--- START OF Stored data ---

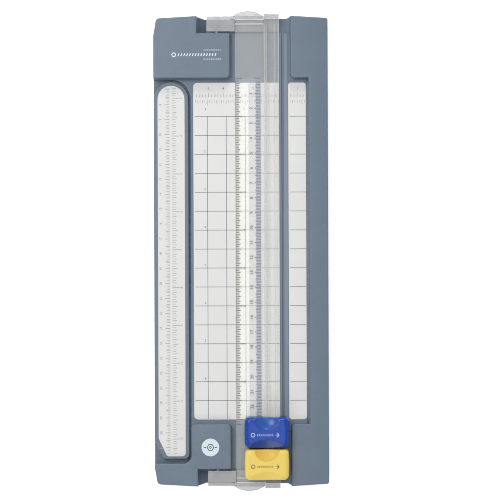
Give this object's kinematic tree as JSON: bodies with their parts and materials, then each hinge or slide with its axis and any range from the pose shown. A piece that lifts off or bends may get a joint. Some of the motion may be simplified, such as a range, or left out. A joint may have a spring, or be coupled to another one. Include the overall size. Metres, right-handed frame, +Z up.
{
  "type": "rotary paper trimmer",
  "caption": "Desktop paper trimmer: ruled base with swing-out ruler arm, clear hinged guide rail and sprung scoring and cutting wheel cassettes.",
  "frame": {"origin": "middle of the footprint, on the surface that the rubber feet stand on", "axes": "+X across the cut towards the cutting line, +Y along the cut away from the user, +Z up"},
  "size_m": [0.1168, 0.3216, 0.029],
  "materials": {
    "base_plastic": "satin moulded blue-grey plastic",
    "cover_plastic": "matt moulded plastic",
    "foot_rubber": "matt rubber",
    "screw_steel": "plain steel",
    "strip_plastic": "satin hard plastic",
    "printed_sheet": "white printed film",
    "badge": "pale blue lacquer",
    "clear_plastic": "clear moulded plastic",
    "scale_print": "clear film with printed marks",
    "arm_plastic": "satin moulded blue-grey plastic",
    "runner_nylon": "plain nylon",
    "spring_steel": "drawn spring wire",
    "score_blue": "gloss moulded plastic",
    "cut_yellow": "gloss moulded plastic",
    "wheel_steel": "ground hardened steel"
  },
  "bodies": {
    "base": {"base_shell": "base_plastic", "bottom_cover": "cover_plastic", "rubber_feet": "foot_rubber", "cover_screws": "screw_steel", "cutting_strip": "strip_plastic", "deck_label": "printed_sheet", "side_label": "printed_sheet", "emblem_disc": "badge"},
    "rail": {"clear_rail": "clear_plastic", "rail_scale": "scale_print", "hinge_pin_far": "screw_steel", "hinge_pin_near": "screw_steel"},
    "ruler_arm": {"swing_arm": "arm_plastic", "arm_label": "printed_sheet", "arm_washer": "screw_steel", "arm_screw": "screw_steel"},
    "score_carriage": {"score_runner": "runner_nylon", "score_springs": "spring_steel"},
    "score_press": {"score_cap": "score_blue", "score_axle": "screw_steel"},
    "score_disc": {"score_wheel": "wheel_steel"},
    "cut_carriage": {"cut_runner": "runner_nylon", "cut_springs": "spring_steel"},
    "cut_press": {"cut_cap": "cut_yellow", "cut_axle": "screw_steel"},
    "cut_disc": {"cut_wheel": "wheel_steel"}
  },
  "joints": [
    {"name": "rail_lift", "type": "hinge", "parent": "base", "child": "rail", "pos_m": [-0.016, 0, 0.014], "axis": [0, -1, 0], "range_deg": [0, 80]},
    {"name": "arm_swing", "type": "hinge", "parent": "base", "child": "ruler_arm", "pos_m": [-0.0467, 0.102, 0.0085], "axis": [0, 0, 1], "range_deg": [-90, 0]},
    {"name": "cut_slide", "type": "slide", "parent": "rail", "child": "cut_carriage", "axis": [0, 1, 0], "range_m": [0, 0.2638]},
    {"name": "cut_press_down", "type": "slide", "parent": "cut_carriage", "child": "cut_press", "axis": [0, 0, -1], "range_m": [0, 0.002], "stiffness_N_per_m": 1000, "springref_m": -0.002, "deforming": ["cut_springs"]},
    {"name": "cut_spin", "type": "hinge", "parent": "cut_press", "child": "cut_disc", "pos_m": [0.0281, -0.1422, 0.0202], "axis": [1, 0, 0], "continuous": true},
    {"name": "score_slide", "type": "slide", "parent": "rail", "child": "score_carriage", "axis": [0, 1, 0], "range_m": [0, 0.2638]},
    {"name": "score_press_down", "type": "slide", "parent": "score_carriage", "child": "score_press", "axis": [0, 0, -1], "range_m": [0, 0.002], "stiffness_N_per_m": 1000, "springref_m": -0.002, "deforming": ["score_springs"]},
    {"name": "score_spin", "type": "hinge", "parent": "score_press", "child": "score_disc", "pos_m": [0.0281, -0.1209, 0.0202], "axis": [1, 0, 0], "continuous": true}
  ],
  "couplings": [
    {"joint": "score_slide", "follows": "cut_slide", "ratio": 1}
  ]
}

--- END OF Stored data ---

## Task goal
Copy out all of the lines above exactly.

## Output of the exercise
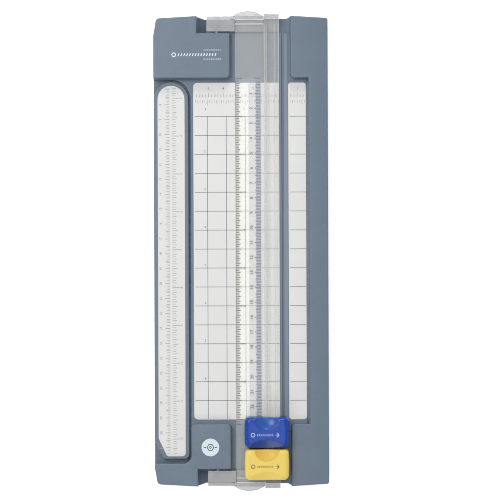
Give this object's kinematic tree as JSON: bodies with their parts and materials, then each hinge or slide with its axis and any range from the pose shown. A piece that lifts off or bends may get a joint. Some of the motion may be simplified, such as a range, or left out. A joint may have a spring, or be coupled to another one. Include the overall size. Metres, right-handed frame, +Z up.
{
  "type": "rotary paper trimmer",
  "caption": "Desktop paper trimmer: ruled base with swing-out ruler arm, clear hinged guide rail and sprung scoring and cutting wheel cassettes.",
  "frame": {"origin": "middle of the footprint, on the surface that the rubber feet stand on", "axes": "+X across the cut towards the cutting line, +Y along the cut away from the user, +Z up"},
  "size_m": [0.1168, 0.3216, 0.029],
  "materials": {
    "base_plastic": "satin moulded blue-grey plastic",
    "cover_plastic": "matt moulded plastic",
    "foot_rubber": "matt rubber",
    "screw_steel": "plain steel",
    "strip_plastic": "satin hard plastic",
    "printed_sheet": "white printed film",
    "badge": "pale blue lacquer",
    "clear_plastic": "clear moulded plastic",
    "scale_print": "clear film with printed marks",
    "arm_plastic": "satin moulded blue-grey plastic",
    "runner_nylon": "plain nylon",
    "spring_steel": "drawn spring wire",
    "score_blue": "gloss moulded plastic",
    "cut_yellow": "gloss moulded plastic",
    "wheel_steel": "ground hardened steel"
  },
  "bodies": {
    "base": {"base_shell": "base_plastic", "bottom_cover": "cover_plastic", "rubber_feet": "foot_rubber", "cover_screws": "screw_steel", "cutting_strip": "strip_plastic", "deck_label": "printed_sheet", "side_label": "printed_sheet", "emblem_disc": "badge"},
    "rail": {"clear_rail": "clear_plastic", "rail_scale": "scale_print", "hinge_pin_far": "screw_steel", "hinge_pin_near": "screw_steel"},
    "ruler_arm": {"swing_arm": "arm_plastic", "arm_label": "printed_sheet", "arm_washer": "screw_steel", "arm_screw": "screw_steel"},
    "score_carriage": {"score_runner": "runner_nylon", "score_springs": "spring_steel"},
    "score_press": {"score_cap": "score_blue", "score_axle": "screw_steel"},
    "score_disc": {"score_wheel": "wheel_steel"},
    "cut_carriage": {"cut_runner": "runner_nylon", "cut_springs": "spring_steel"},
    "cut_press": {"cut_cap": "cut_yellow", "cut_axle": "screw_steel"},
    "cut_disc": {"cut_wheel": "wheel_steel"}
  },
  "joints": [
    {"name": "rail_lift", "type": "hinge", "parent": "base", "child": "rail", "pos_m": [-0.016, 0, 0.014], "axis": [0, -1, 0], "range_deg": [0, 80]},
    {"name": "arm_swing", "type": "hinge", "parent": "base", "child": "ruler_arm", "pos_m": [-0.0467, 0.102, 0.0085], "axis": [0, 0, 1], "range_deg": [-90, 0]},
    {"name": "cut_slide", "type": "slide", "parent": "rail", "child": "cut_carriage", "axis": [0, 1, 0], "range_m": [0, 0.2638]},
    {"name": "cut_press_down", "type": "slide", "parent": "cut_carriage", "child": "cut_press", "axis": [0, 0, -1], "range_m": [0, 0.002], "stiffness_N_per_m": 1000, "springref_m": -0.002, "deforming": ["cut_springs"]},
    {"name": "cut_spin", "type": "hinge", "parent": "cut_press", "child": "cut_disc", "pos_m": [0.0281, -0.1422, 0.0202], "axis": [1, 0, 0], "continuous": true},
    {"name": "score_slide", "type": "slide", "parent": "rail", "child": "score_carriage", "axis": [0, 1, 0], "range_m": [0, 0.2638]},
    {"name": "score_press_down", "type": "slide", "parent": "score_carriage", "child": "score_press", "axis": [0, 0, -1], "range_m": [0, 0.002], "stiffness_N_per_m": 1000, "springref_m": -0.002, "deforming": ["score_springs"]},
    {"name": "score_spin", "type": "hinge", "parent": "score_press", "child": "score_disc", "pos_m": [0.0281, -0.1209, 0.0202], "axis": [1, 0, 0], "continuous": true}
  ],
  "couplings": [
    {"joint": "score_slide", "follows": "cut_slide", "ratio": 1}
  ]
}